Other undisputed circumstances added to that reasonable suspicion. Defendant's false claim he had a driver's license, his attempt to leave the scene of the traffic stop, his conscious effort to hide his torso from Sergeant Vetter both in leaving and returning to the vehicle, and the readily-noticeable bulge in his waistband, all gave Vetter reasonable suspicion to perform a pat-down search. Those circumstances were sufficient even ignoring defendant's disputed nervousness and arm movements. "Indeed, a bulge alone has been held sufficient to validate a protective pat-down." State v. Legette, ___ N.J. Super. ___, ___ (App. Div. 2015) (slip op. at 21) (quoting State v. Smith, 134 N.J. 599, 621 (1994)). Accordingly, defendant cannot demonstrate his suppression claim would be successful on the merits.

C.

Because defendant had no valid basis to move to suppress, even assuming trial counsel did not review the discovery with defendant, there is no reasonable probability that such a review of the discovery materials and the poor prospects for suppression would have caused defendant to not plead guilty, especially given his favorable plea deal. Indeed, defendant does not ever make that allegation. Defendant cannot satisfy either prong of the ineffectiveness test. Because defendant fails to make a prima facie case of ineffective assistance of counsel, the PCR court did not err in denying an evidentiary hearing on the claim. See Marshall, supra, 148 N.J. at 158.

IV.

Defendant argues "the lower court abused its discretion in denying . . . an opportunity to present oral argument." However, his argument mischaracterizes the record.

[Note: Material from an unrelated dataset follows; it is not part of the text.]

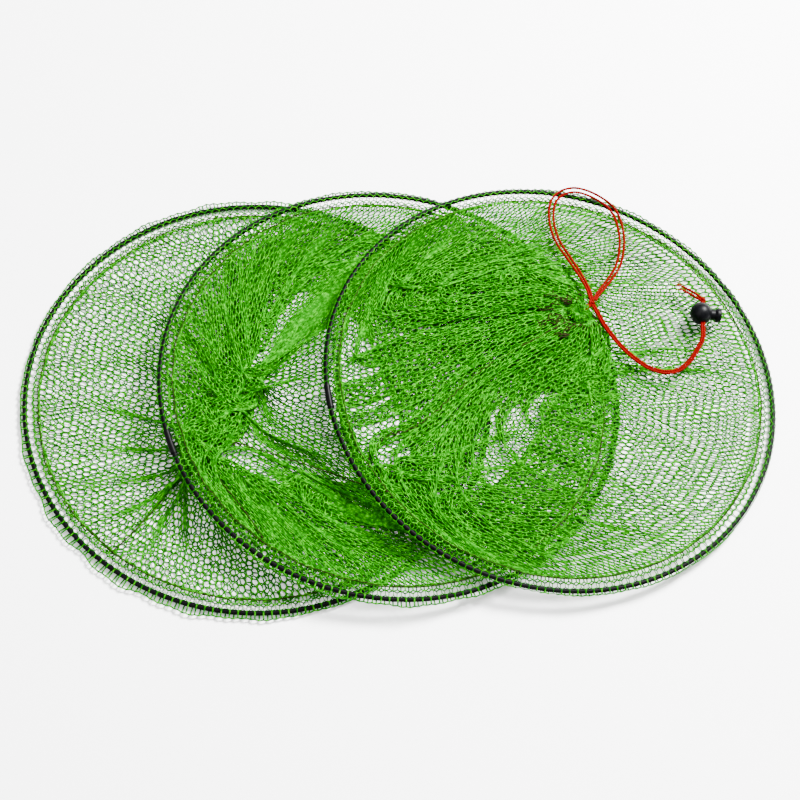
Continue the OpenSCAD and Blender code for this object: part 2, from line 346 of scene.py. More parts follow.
# Where the slack half way along each section is drawn to: degrees round the tube, and the place on the ground
LOWER_FOLD = np.array([
    [-180, -14, -8], [-165, -14, -22], [-150, -22, -35], [-135, -34, -50], [-120, -10, -72],
    [-105, 20, -85], [-90, 50, -90], [-75, 90, -92], [-60, 122, -90], [-45, 140, -72],
    [-30, 138, -42], [-15, 128, -15], [0, 128, 5], [15, 140, 30], [30, 175, 60], [45, 165, 90],
    [60, 130, 102], [75, 98, 105], [90, 58, 112], [105, 22, 105], [120, -18, 62], [135, -28, 42],
    [150, -20, 22], [165, -12, 6], [180, -14, -8],
], float)
UPPER_FOLD = np.array([
    [-180, 76, 4], [-165, 42, -44], [-150, 12, -74], [-135, 20, -90], [-120, 50, -92], [-105, 85, -92],
    [-90, 118, -100], [-75, 150, -116], [-60, 186, -116], [-45, 212, -96], [-30, 232, -60], [-15, 247, -28],
    [0, 248, 8], [15, 248, 34], [30, 245, 58], [45, 232, 74], [60, 215, 88], [75, 188, 98],
    [90, 148, 104], [105, 104, 112], [120, 68, 114], [135, 26, 104], [150, 20, 74], [165, 64, 30],
    [180, 76, 4],
], float)
MOUTH_FOLD = np.array([
    [-180, 130, 25], [-145, 135, -20], [-120, 160, -45], [-90, 215, -50], [-60, 245, -28], [-30, 258, 8],
    [0, 245, 30], [30, 222, 50], [60, 200, 60], [90, 185, 62], [120, 160, 65], [150, 140, 55], [180, 130, 25],
], float)
FOLDS = ((LOWER_FOLD, 47.0), (UPPER_FOLD, 153.0), (MOUTH_FOLD, 212.0))

# How the netting comes down, step by step, in millimetres, and what pulls it
LAYER = 1.1
WEIGHT = 0.35
SPEED_KEPT = 0.93
FASTEST = 3.0
FOLD_PULL = 0.30
FOLD_NEAR = 45
PLEAT_PULL = 0.22

# How much wider the netting is than a hoop, and how far it may crowd: what is seen, and what is under it
FULLNESS = 0.15
SEEN_CROWDING = 0.9
UNDER_CROWDING = 0.7

# Where the slack has gathered: how many layers more than elsewhere, how far out, and along which line
MASSES = (
    (22, 28, ((-44, -34), (-26, -10), (-14, 14))),
    (5, 13, ((-50, -50), (-74, -84), (-100, -112))),
    (1, 20, ((20, 30), (34, -30), (92, -12))),
    (6, 9, ((-112, -120), (-92, -100), (-72, -84), (-52, -66))),
    (6, 25, ((-30, -80), (-10, -80), (20, -84), (62, -84), (112, -84))),
    (3, 14, ((14, -120), (60, -112), (110, -118))),
    (6, 24, ((-4, 112), (30, 116), (66, 112), (100, 104), (134, 92), (168, 90), (196, 90))),
    (3, 18, ((-40, 44), (-30, 70), (-6, 96))),
    (3, 12, ((4, 44), (10, 62), (24, 88))),
    (2, 26, ((112, 60), (150, 50), (190, 40))),
    (7, 22, ((204, 84), (222, 62), (240, 44), (236, 22), (206, 26))),
    (3, 16, ((236, 10), (262, 20), (258, -10))),
    (3, 14, ((150, -4), (172, 14))),
    (4, 12, ((118, -104), (138, -86), (142, -60), (142, -20))),
    (2, 9, ((84, -80), (112, -52), (136, -18))),
    (3, 16, ((140, -126), (170, -118), (206, -112), (224, -98))),
    (1, 14, ((234, -34), (232, -66))),
    (1, 16, ((200, -10), (222, -30))),
)
DENSITY_PULL = 1.5
FAR_PULL = 4.0


def smooth_noise(rng, shape, passes):
    n = rng.standard_normal(shape)
    for _ in range(passes):
        n = (n + np.roll(n, 1, 0) + np.roll(n, -1, 0)) / 3
        n[:, 1:-1] = (n[:, 1:-1] + n[:, 2:] + n[:, :-2]) / 3
    return n / n.std()


def fold_places(t, noise):
    """Where the slack is drawn to when the hoops are the share t of the way down."""
    out = np.zeros((AROUND, ALL_ROWS, 3))
    turned = np.degrees(np.arctan2(np.sin(ANGLES), np.cos(ANGLES)))
    for (low, high), (table, offset) in zip(SECTION_SPANS, FOLDS):
        out[:, low:high, 0] = (np.interp(turned, table[:, 0], table[:, 1]) - offset * (1 - t))[:, None]
        out[:, low:high, 1] = np.interp(turned, table[:, 0], table[:, 2])[:, None]
    out[..., :2] += noise * 10
    return out


# A grid of ground points, to count the layers over
GROUND_STEP = 5.0
GROUND_EDGE = 190
GROUND_X, GROUND_Y = np.meshgrid(
    np.arange(-GROUND_EDGE, 400, GROUND_STEP), np.arange(-GROUND_EDGE, GROUND_EDGE + 1, GROUND_STEP),
    indexing="ij",
)


def wanted_layers():
    """How many layers of netting should lie over each ground point, near enough."""
    spots = np.stack([GROUND_X, GROUND_Y], -1)
    layers = np.zeros(GROUND_X.shape)
    for centre, netting in ((BOTTOM, 2.5), (MIDDLE, 4.0), (TOP, 2.5)):
        layers += netting * (np.hypot(GROUND_X - centre[0], GROUND_Y) < HOOP_R)
    for more, reach, points in MASSES:
        line = smooth_line(np.column_stack([np.array(points, float), np.zeros(len(points))]), 4.0)[:, :2]
        d = np.linalg.norm(line[None, None] - spots[:, :, None], axis=-1).min(-1)
        layers += more * np.exp(-0.5 * (np.maximum(d - 0.4 * reach, 0) / (0.7 * reach)) ** 2)
    return blurred(layers, 7)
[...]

Oral argument was scheduled on this matter for December 6, 2012. On that date, the prosecutor appeared, but PCR counsel apparently had a scheduling conflict.2 The court had contact with PCR counsel, who waived the opportunity to present arguments in support of defendant's PCR motion. PCR counsel indicated to the PCR court he was "willing to rely upon the papers for the disposition of [the] matter," and the PCR court obliged.

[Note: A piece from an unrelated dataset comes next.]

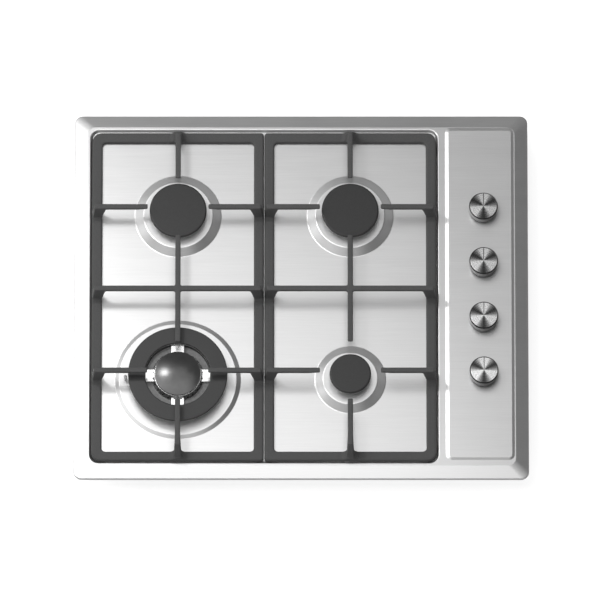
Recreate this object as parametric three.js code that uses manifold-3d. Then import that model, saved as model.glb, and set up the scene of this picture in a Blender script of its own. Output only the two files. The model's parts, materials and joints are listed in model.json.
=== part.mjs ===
// A built-in gas cooktop: a pressed steel top plate with a sunk cooking well and a raised control
// panel, two cast pan supports, four burners, and the gas and ignition parts in the tray below it.
// Millimetres. +X is right, +Y is rear, +Z is up. The origin is under the middle of the tray.
import * as THREE from "three";
import { mergeVertices } from "three/addons/utils/BufferGeometryUtils.js";
import Module from "manifold-3d";

const wasm = await Module();
wasm.setup();

// Fits
const seatGap = 0.3; // left between pieces that rest on each other
const slideGap = 0.3; // left round a piece that turns or slides
const holeGap = 1; // left round a piece that passes through sheet steel
const over = 1; // how far a cut runs past the face that it opens

// Top plate
const plateWidth = 600;
const plateDepth = 510;
const plateCorner = 10.5;
const sheet = 1;
const rimWidth = 17.2; // the sloping band along the plate's edge
const rimRise = 3.7;
const lipHeight = 4; // the edge turned down to the worktop
const landWidth = 3.3; // the flat strip between rim and well
const wellDepth = 2.7;
const wellWall = 2;
const wellCorner = 12.5;

// Control panel, raised from the same sheet
const panelWidth = 91.5;
const panelRise = 1.5;
const panelBevel = 4.5;
const panelCorner = 3.5;
const panelEdge = 0.8; // land left outside the panel
const panelFront = 7.8; // the same at its front end
const panelBridge = 9.2; // land between well and panel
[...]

Defendant cites our Supreme Court's decision in Parker, which held that when a PCR judge declines to permit oral argument, "the judge should provide a statement of reasons that is tailored to the particular application, stating why the judge considers oral argument unnecessary." Parker, supra, 212 N.J. at 282. However, the denial of oral argument in Parker is factually distinct from the waiver of oral argument here. In Parker, the PCR court never scheduled a hearing. Id. at 275. The PCR court received the papers and issued an order denying relief, without providing any reasoning as to why oral argument was not scheduled. Ibid. Specifically, the defendant's complaint in Parker on appeal was the PCR court "erred by hearing the matter on the papers without having obtained a waiver of oral argument." Id. at 276 (emphasis added). Here, the PCR court received a waiver of oral argument by defendant's PCR counsel. Therefore, the PCR court need not detail why oral argument was unnecessary.

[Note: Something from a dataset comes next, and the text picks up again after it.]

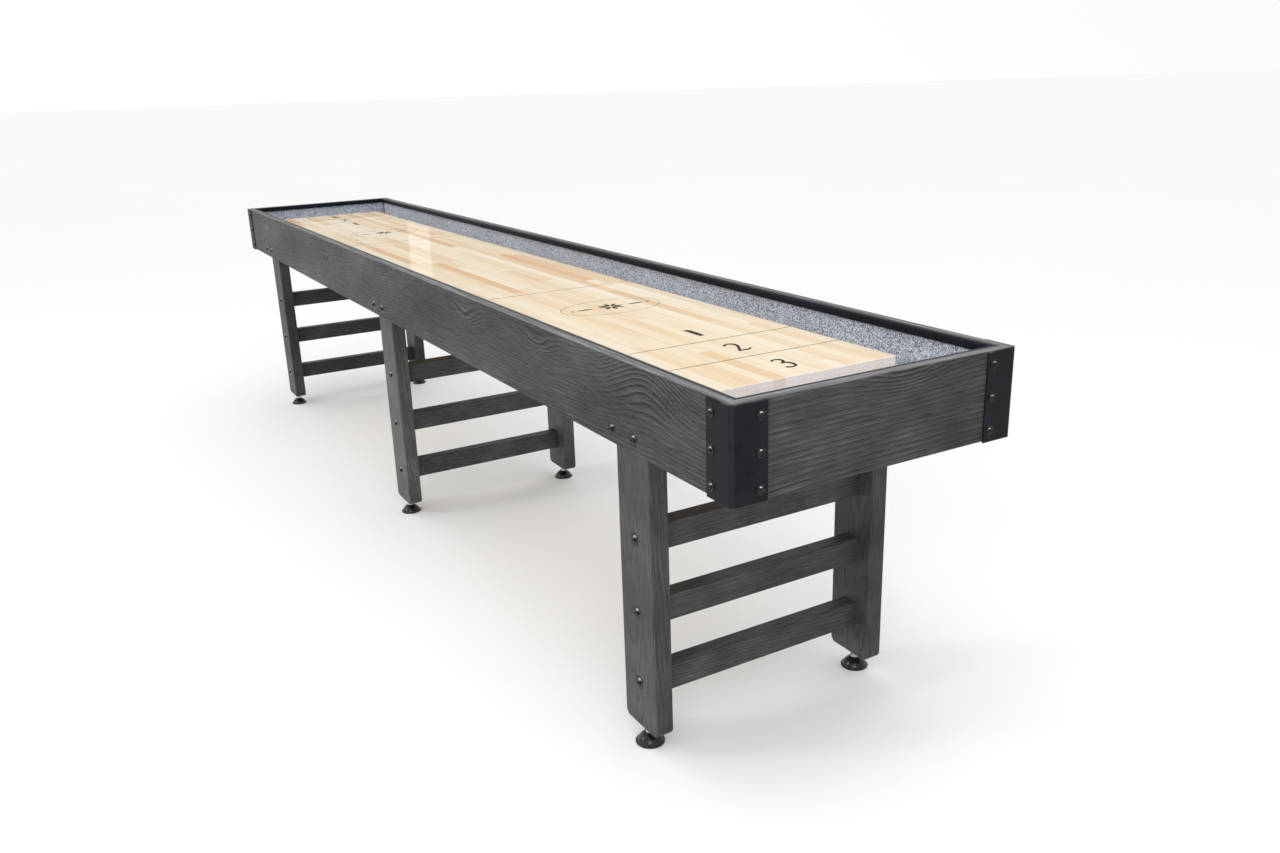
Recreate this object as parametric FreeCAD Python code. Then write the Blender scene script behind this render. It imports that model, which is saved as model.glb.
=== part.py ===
import FreeCAD, Part
import math
import os

# Twelve-foot table shuffleboard. Millimetres, +Z up, origin on the floor below the table's centre.
# +X is the right end, -Y the front. The two halves of the cabinet meet at X = 0.

V = FreeCAD.Vector
UP = V(0, 0, 1)

# Cabinet boards
BOX_HALF_LENGTH = 1826.0
BOX_HALF_WIDTH = 308.0
RAIL_TOP = 804.0
APRON_HEIGHT = 168.0
BOARD = 18.0
BOX_CORNER_R = 6.0
BOX_EDGE_R = 2.0
SEAM_GAP = 0.3
RAIL_BOTTOM = RAIL_TOP - APRON_HEIGHT
INNER_HALF_LENGTH = BOX_HALF_LENGTH - BOARD
INNER_HALF_WIDTH = BOX_HALF_WIDTH - BOARD

# Bumper strips along the inside of the rail top
BUMPER_THICK = 12.0
BUMPER_HEIGHT = 17.0
BUMPER_TOP_R = 5.0
BUMPER_BOTTOM_R = 1.5

# Playfield slab
SLAB_LENGTH = 3277.0
SLAB_WIDTH = 406.0
SLAB_THICK = 32.0
SLAB_TOP = 765.0
SLAB_EDGE_R = 1.5
SLAB_BOTTOM = SLAB_TOP - SLAB_THICK

# Cabinet bottom: cross bearers housed in the side boards, slab runners and gutter floors on them
BEARER_TOP = 688.0
BEARER_HEIGHT = 45.0
BEARER_WIDTH = 32.0
HOUSING_DEPTH = 5.0
END_BEARER_X = INNER_HALF_LENGTH - BEARER_WIDTH / 2
FLOOR_JOINT_X = 1600.0
BEARER_XS = (300.0, 700.0, 1100.0, FLOOR_JOINT_X, END_BEARER_X)
RUNNER_Y = 150.0
RUNNER_WIDTH = 38.0
FLOOR_THICK = 12.0
CARPET = 3.0
FLOOR_TOP = BEARER_TOP + FLOOR_THICK
CARPET_TOP = FLOOR_TOP + CARPET
RUNNER_OUTER_Y = RUNNER_Y + RUNNER_WIDTH / 2

# Leg frames
FRAME_XS = {"left": -1480.0, "middle": 0.0, "right": 1480.0}
POST_WIDTH = 120.0
POST_THICK = 40.0
POST_BOTTOM = 41.0
POST_EDGE_R = 4.0
POST_TOE_R = 15.0
POST_INNER_Y = INNER_HALF_WIDTH - POST_THICK
RUNG_THICK = 38.0
RUNG_HEIGHT = 56.0
RUNG_EDGE_R = 3.0
RUNG_ZS = (142.5, 296.5, 450.5)
TOP_RAIL_Z = BEARER_TOP - BEARER_HEIGHT / 2

# Through bolts, their counterbores, washers and nuts
BOLT_R = 4.0
BOLT_HOLE_R = 4.2
COUNTERBORE_R = 15.0
COUNTERBORE_DEPTH = 2.5
COVERED_BORE_DEPTH = 8.0
WASHER_R = 14.0
WASHER_THICK = 2.0
HEAD_R = 8.0
HEAD_HEIGHT = 5.0
HEX_SOCKET = 5.0
APRON_BOLT_DX = 40.0
APRON_BOLT_Z = RAIL_BOTTOM + 28.0
NUT_ACROSS = 13.0
NUT_HEIGHT = 6.5
BARREL_NUT_R = 6.0
BARREL_NUT_LENGTH = 16.0
BARREL_NUT_INSET = 32.0
BARREL_NUT_GAP = 0.05
LEG_BOLT_GRIP = 40.0
# Depth of a hexagonal socket, as a share of its screw head's height
SOCKET_SHARE = 0.6

# Corner brackets and their screws
PLATE = 3.0
BRACKET_LEG = 70.0
BRACKET_BOTTOM = RAIL_BOTTOM - 2.0
BRACKET_TOP = RAIL_TOP - 0.5
BRACKET_SCREW_OFFSET = 56.0
BRACKET_SCREW_DROPS = (24.0, 86.0, 148.0)
SCREW_R = 3.0
SCREW_LENGTH = 16.0
SCREW_HOLE_GAP = 0.05
SCREW_HEAD_R = 5.5
SCREW_HEAD_HEIGHT = 3.6
SCREW_SOCKET = 3.5
SCREW_WASHER_R = 8.5
SCREW_WASHER_THICK = 1.5

# Splice plates across the seam, let into the inner faces of the side boards
SPLICE_HALF_LENGTH = 60.0
SPLICE_Z = (718.0, 768.0)
SPLICE_THICK = 2.5
SPLICE_RECESS = 4.0
SPLICE_SCREW_XS = (-48.0, -18.0, 18.0, 48.0)
SPLICE_SCREW_ZS = (730.0, 756.0)
SMALL_SCREW_R = 2.0
SMALL_SCREW_HEAD_R = 4.0
SMALL_SCREW_HEAD = 1.2
SPLICE_SCREW_DEPTH = 12.0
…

Defendant does not claim his PCR counsel was ineffective for waiving oral argument. We note that PCR counsel is not absolutely required to present oral arguments under R. 3:22-6(d). State v. Webster, 187 N.J. 254, 257 (2005). Rather, counsel's "brief must advance the arguments" that can be made in support of defendant's claims. Ibid. Defendant's PCR counsel presented a brief to the court that put forth defendant's claims. We have rejected those claims. Defendant has not suspected how oral argument to the PCR court would have altered that result.

Affirmed.

1 Moreover, "it was reasonable for the officer to ask [defendant] for identification to insure that the car would be driven by a properly licensed driver." Sloane, supra, 193 N.J. at 432. Lacking a proper license, defendant does not dispute that the officer properly ordered him out of the car. See Maryland v. Wilson, 519 U.S. 408, 413-15, 117 S. Ct. 882, 886, 137 L. Ed. 2d 41, 47-48 (1997) ("an officer making a traffic stop may order passengers to get out of the car pending completion of the stop"); see also State v. Bacome, 440 N.J. Super. 228, 237-38 (App. Div. 2015).

2 The parties filed their briefs without obtaining the December 6, 2012 transcript. That transcript was subsequently supplied to us at our request. Although a docket entry suggests the prosecutor appeared by telephone, the transcript contains no such indication.